The documentary will adopt a ‘cold case’ approach. Payne still has a strong sense of guilt that he did not act on Ning’s case, that he did not defy his superiors, as was his habit, and have the courage to investigate the brothel owner who imprisoned Ning.   This is unfinished business for Chris, as it is for Ning.  She is now determined to discover the man’s identity and to bring a civil action against him in an Australian court for the psychological damages she suffered.

She has contacted Payne to help her with this matter, to find out the identity and whereabouts of the brothel owner.   Ning is a determined, tough and courageous young woman.  She risked her life in 1995, at the age of thirteen, by ignoring death threats and testifying against the three Thai criminals, one a convicted murderer, who trafficked her to Australia.  Their sentences ranged from fourteen to nineteen years.

Chris Payne, private investigator, will lead the investigation and attempt to identify and find the brothel owner.  Queen’s Counsel, Fiona McLeod, who helped Ning win her victim of crime compensation case in NSW, will advise on the legal issues and in the future act for Ning in the civil action.  With Britain recently commemorating the 200th anniversary of the abolition of slavery it is ironic that sex trafficking is one of the world’s most serious social problems. In 2010 sex slavery became the number one crime worldwide as the total market value of illicit sex trafficking grew to over US$32 billion. There are more slaves now, outright and per capita, than at any other time in history, and this statistic includes the western world.  1.2 million children alone are trafficked into brothels each year.

Trafficked – The Reckoning is a film for our times, but it is also a tough and suspenseful investigative documentary that takes us into the brutal underworld of the slave trade in Australia and Thailand.  It will grip audiences as they follow two remarkable people, Chris Payne and Ning, struggling to put to rest an incident that has haunted them for fifteen years.

Trafficked – The Reckoning screened on SBS Television, Australia in 2011.

Some Background

Ning’s moving story was first told in the documentary Trafficked. Trafficked sent shockwaves around the nation.and holds the record for the highest rating SBS Storyline Australia program proving that Australian audiences have strong feelings about the issue of slavery, particularly when it happens in their own country.

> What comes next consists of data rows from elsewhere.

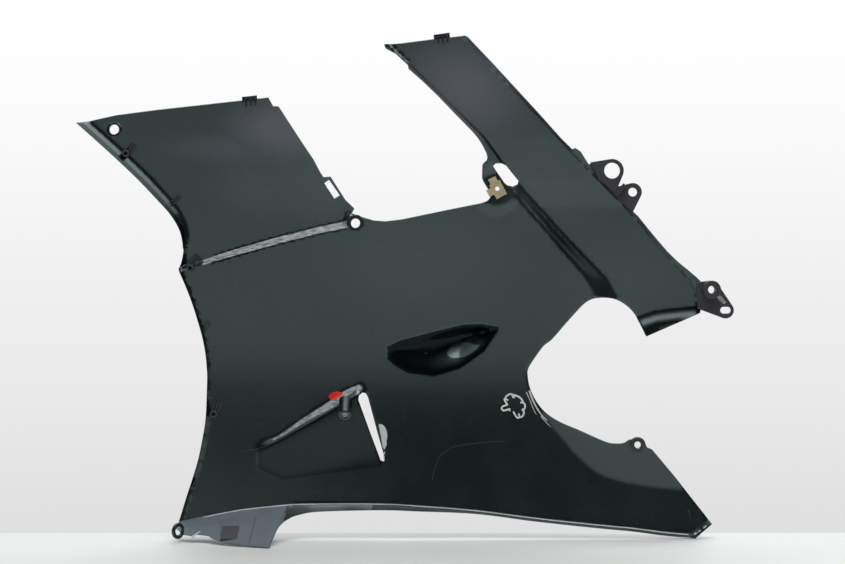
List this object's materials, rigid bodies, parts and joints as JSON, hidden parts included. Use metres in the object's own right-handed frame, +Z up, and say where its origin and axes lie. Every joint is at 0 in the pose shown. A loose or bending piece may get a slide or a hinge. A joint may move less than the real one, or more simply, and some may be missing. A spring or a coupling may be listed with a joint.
{
  "type": "motorcycle side fairing panel",
  "caption": "Moulded motorcycle side fairing panel with a front lobe, rear arm, lower tail, vent scoop, ears and a spring nut.",
  "frame": {"origin": "centre of the ear bore where the front lobe and the main panel meet, at the sheet's inner face", "axes": "+X along the panel towards the rear, +Y outwards from the machine (painted side), +Z up"},
  "size_m": [0.787, 0.1147, 0.6041],
  "materials": {
    "moulded_abs": "semi-gloss black injection-moulded ABS",
    "zinc_steel": "yellow zinc-plated spring steel"
  },
  "bodies": {
    "root": {"fairing_panel": "moulded_abs", "spring_nut": "zinc_steel"}
  },
  "joints": []
}
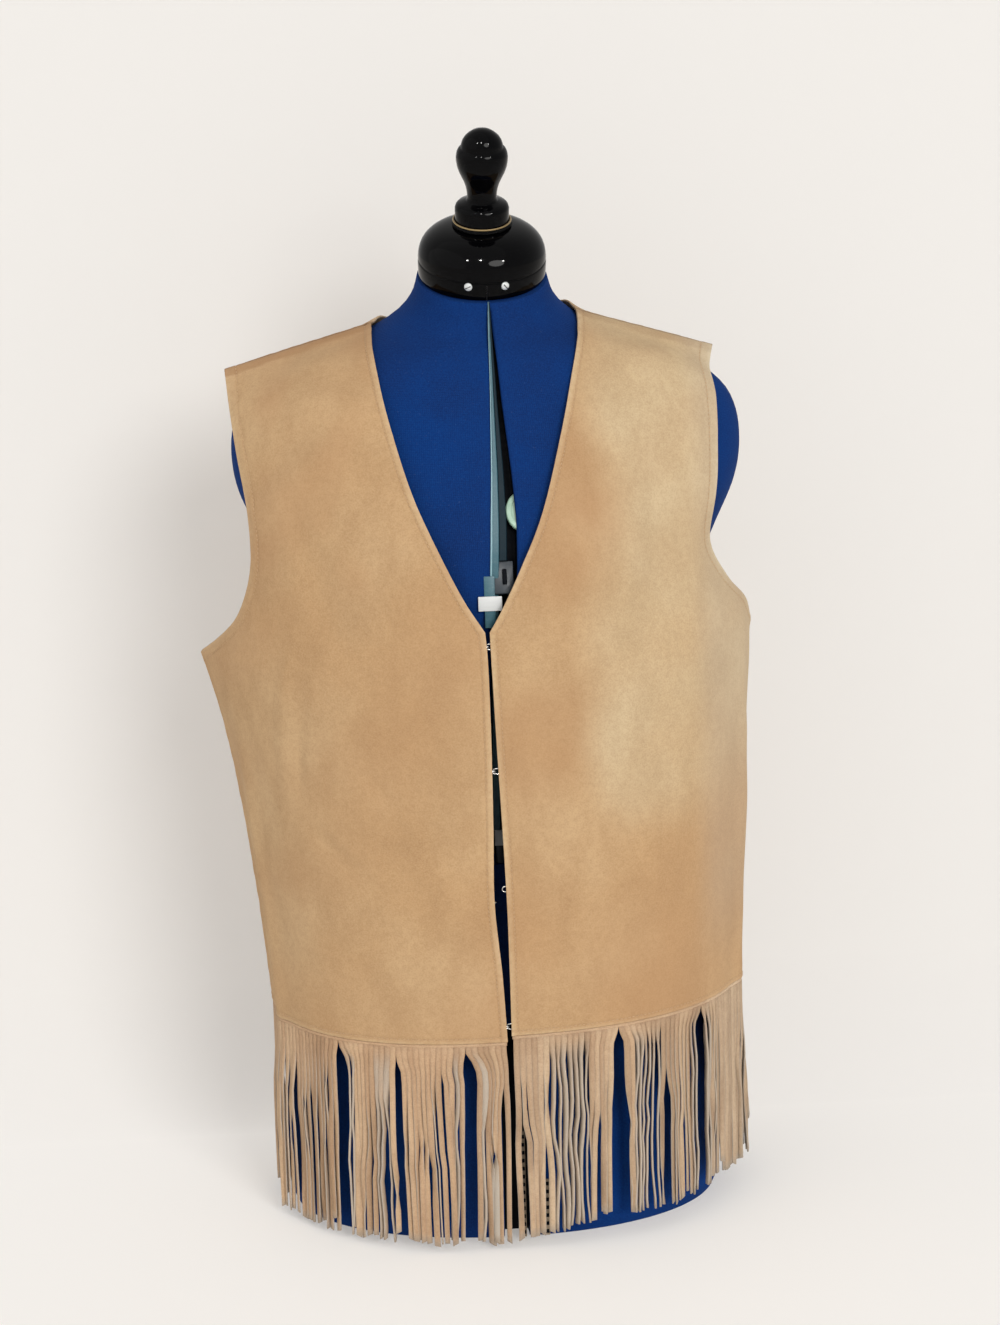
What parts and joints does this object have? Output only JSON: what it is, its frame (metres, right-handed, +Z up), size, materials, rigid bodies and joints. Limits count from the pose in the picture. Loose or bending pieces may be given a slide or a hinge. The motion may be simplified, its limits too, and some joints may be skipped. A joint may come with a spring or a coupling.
{
  "type": "fringed suede vest on dress form",
  "caption": "Sleeveless suede vest with a deep V neck and a long cut fringe below its hem, closed at the front by hooks and eyes, worn on a limbless dress form.",
  "frame": {"origin": "middle of the object's footprint, on the flat underside of the dress form", "axes": "+Z up, +X to the wearer's left, -Y to the front"},
  "size_m": [0.467, 0.2896, 0.9134],
  "materials": {
    "suede": "matt napped tan suede",
    "form_cloth": "close navy blue woven cover",
    "form_plastic": "polished black",
    "hook_wire": "bright nickelled wire"
  },
  "bodies": {
    "root": {"form_torso": "form_cloth", "form_neck_cap": "form_plastic", "form_finial": "form_plastic", "vest_front_right": "suede", "vest_front_left": "suede", "vest_back": "suede", "fringe_front_right": "suede", "fringe_front_left": "suede", "fringe_back": "suede", "hook_top": "hook_wire", "eye_top": "hook_wire", "hook_upper": "hook_wire", "eye_upper": "hook_wire", "hook_lower": "hook_wire", "eye_lower": "hook_wire", "hook_hem": "hook_wire", "eye_hem": "hook_wire"}
  },
  "joints": []
}
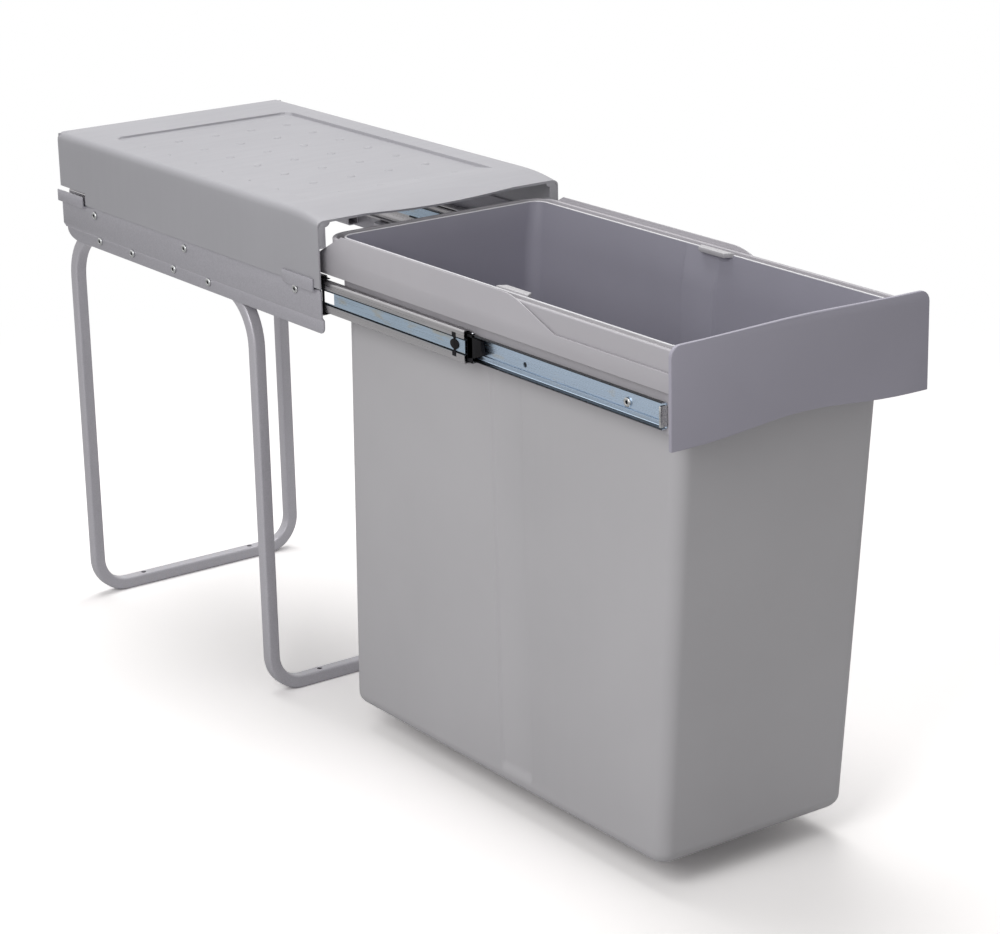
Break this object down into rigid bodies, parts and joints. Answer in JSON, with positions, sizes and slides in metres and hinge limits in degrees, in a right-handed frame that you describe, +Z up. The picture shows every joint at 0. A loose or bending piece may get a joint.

The program featured Chris Payne; a former Australian Federal Police officer turned private investigator.  In the 1990s Payne headed Paper Tiger, a special Australian Federal Police operation aimed at combating sex trafficking in Sydney.  For ten years, Payne had been haunted by Ning’s case.

He recalls, “She looked so lost and terrified, and she couldn’t stop sobbing. My heart went out to her. It was a sad, shocking sight, seeing a young girl who’d been raped by so many men.”

Ning was apprehended in a Sydney brothel in 1995 during an immigration raid and was rapidly deported.  Trafficked followed Chris Payne’s investigation into Ning’s heartbreaking story.  He found her in Kalasin, a small town in the North East of Thailand.  Following her deportation from Sydney to Thailand she was rejected by her family, lived on the streets and became a drug addict.  She survived several suicide attempts.  The young woman Payne found had rebuilt her life, married and given birth to a child.

Trafficked told Ning’s moving story and, as the first film to deal with slavery in Australia, was a powerful indictment of Australia’s shameful role in the international slave trade.

Once the film was screened two Melbourne barristers, Georgie Costello and Fiona McLeod SC approached Payne and the filmmakers and informed them that Ning could be entitled to victim of crime compensation from the NSW Attorney General’s Department. Acquisto, Zammataro and McLeod embarked on a difficult, two-year journey to assist Ning in applying for compensation for the crime of statutory rape – Ning, at thirteen, was a minor when she was forced to have sex with over one hundred men during the ten days she was held captive in the Surrey Hills brothel, therefore each act of sex was a rape.

Ning’s successful bid for compensation was filmed and will be included in this sequel to Trafficked. Together, the two documentaries, will present a rare longitudinal account of the damage that slavery has on children.